START
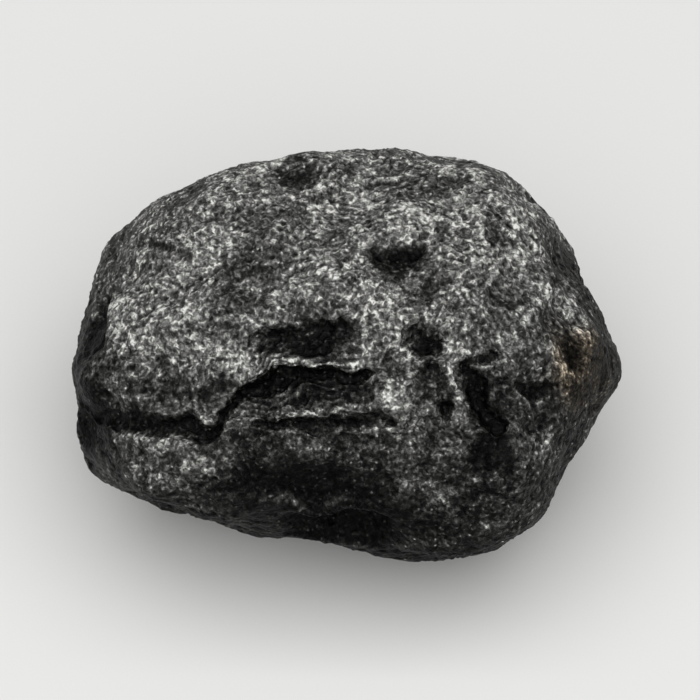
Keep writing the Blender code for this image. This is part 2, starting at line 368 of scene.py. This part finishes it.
BROW_DISHES = (
    (-0.9, 2.6, 9.0, 5.4, -4, 2.6), (-14.0, -3.0, 6.0, 4.0, 20, 0.8), (12.0, -1.0, 5.0, 4.0, 0, 0.6),
)
RIGHT_DISHES = (
    (-5.5, 4.0, 6.0, 4.5, 20, 1.0), (4.5, -3.0, 7.0, 5.0, 0, 1.1),
    (-7.5, -4.0, 3.4, 2.6, 0, 0.8), (10.0, 3.0, 4.0, 3.2, 30, 0.7),
)
LEFT_DISHES = ((3.0, 2.0, 7.0, 4.4, -20, 1.0), (-6.0, -2.0, 5.0, 4.0, 0, 0.9), (8.5, -4.0, 3.4, 3.0, 0, 0.7))
BACK_DISHES = (
    (-8.0, 2.0, 6.4, 4.6, 15, 1.2), (2.0, 5.0, 4.2, 3.4, 0, 0.9), (9.5, -2.0, 5.0, 4.0, -30, 1.1),
    (-1.0, -6.0, 8.0, 3.2, 8, 1.0), (13.0, 5.5, 3.0, 2.4, 0, 0.6), (-14.0, -4.0, 3.6, 3.0, 0, 0.8),
)
UNDER_DISHES = (
    (-13.0, 5.0, 5.0, 4.0, 0, 0.8), (13.0, -5.0, 6.0, 4.0, 30, 0.9),
    (12.0, 8.0, 4.0, 4.0, 0, 0.7), (-10.0, -9.0, 4.0, 3.0, 0, 0.6),
)
SIDES = (
    (FACE_VIEW, FACE_DISHES, FACE_SLOTS), (BROW_VIEW, BROW_DISHES, ()), (RIGHT_VIEW, RIGHT_DISHES, ()),
    (LEFT_VIEW, LEFT_DISHES, ()), (BACK_VIEW, BACK_DISHES, ()), (UNDER_VIEW, UNDER_DISHES, ()),
)

# Wavelength and height in mm, number of waves and seed.
LUMPS = ((14.0, 0.30, 12, 59), (6.5, 0.20, 16, 20))

lumps = sum(height * waves(blank_points, length, count, seed) for length, height, count, seed in LUMPS)
marked = blank_points + blank_normals * lumps[:, None]
hollow = np.zeros(len(marked))
for view, dishes, slots in SIDES:
    depth = mark_depth(view, dishes, slots)
    marked = marked - depth[:, None] * drawing_axes(*view)[2]
    hollow = np.maximum(hollow, depth)
print("deepest mark, mm:", hollow.max().round(2))

# %% [markdown]
# ## Foot and size
#
# The lowest millimetre is worn off, which leaves the small flat that the stone lies on. Then the box is
# brought to the solid model's box, so that the two agree in size whatever grid each one uses.

# %% Wear the foot and fit the box
FOOT_WEAR = 1.7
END
● **Exercise**: From the opening line of the data above, please print each line as written up to and including the line that contains "LUMPS = ((14.0, 0.30, 12, 59), (6.5, 0.20, 16, 20))", and nothing more.

● **Expected answer**:
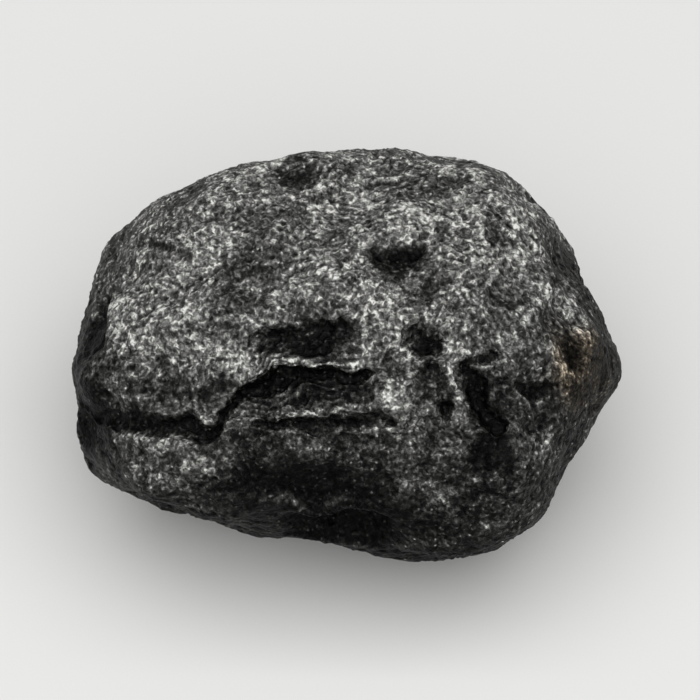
Keep writing the Blender code for this image. This is part 2, starting at line 368 of scene.py. This part finishes it.
BROW_DISHES = (
    (-0.9, 2.6, 9.0, 5.4, -4, 2.6), (-14.0, -3.0, 6.0, 4.0, 20, 0.8), (12.0, -1.0, 5.0, 4.0, 0, 0.6),
)
RIGHT_DISHES = (
    (-5.5, 4.0, 6.0, 4.5, 20, 1.0), (4.5, -3.0, 7.0, 5.0, 0, 1.1),
    (-7.5, -4.0, 3.4, 2.6, 0, 0.8), (10.0, 3.0, 4.0, 3.2, 30, 0.7),
)
LEFT_DISHES = ((3.0, 2.0, 7.0, 4.4, -20, 1.0), (-6.0, -2.0, 5.0, 4.0, 0, 0.9), (8.5, -4.0, 3.4, 3.0, 0, 0.7))
BACK_DISHES = (
    (-8.0, 2.0, 6.4, 4.6, 15, 1.2), (2.0, 5.0, 4.2, 3.4, 0, 0.9), (9.5, -2.0, 5.0, 4.0, -30, 1.1),
    (-1.0, -6.0, 8.0, 3.2, 8, 1.0), (13.0, 5.5, 3.0, 2.4, 0, 0.6), (-14.0, -4.0, 3.6, 3.0, 0, 0.8),
)
UNDER_DISHES = (
    (-13.0, 5.0, 5.0, 4.0, 0, 0.8), (13.0, -5.0, 6.0, 4.0, 30, 0.9),
    (12.0, 8.0, 4.0, 4.0, 0, 0.7), (-10.0, -9.0, 4.0, 3.0, 0, 0.6),
)
SIDES = (
    (FACE_VIEW, FACE_DISHES, FACE_SLOTS), (BROW_VIEW, BROW_DISHES, ()), (RIGHT_VIEW, RIGHT_DISHES, ()),
    (LEFT_VIEW, LEFT_DISHES, ()), (BACK_VIEW, BACK_DISHES, ()), (UNDER_VIEW, UNDER_DISHES, ()),
)

# Wavelength and height in mm, number of waves and seed.
LUMPS = ((14.0, 0.30, 12, 59), (6.5, 0.20, 16, 20))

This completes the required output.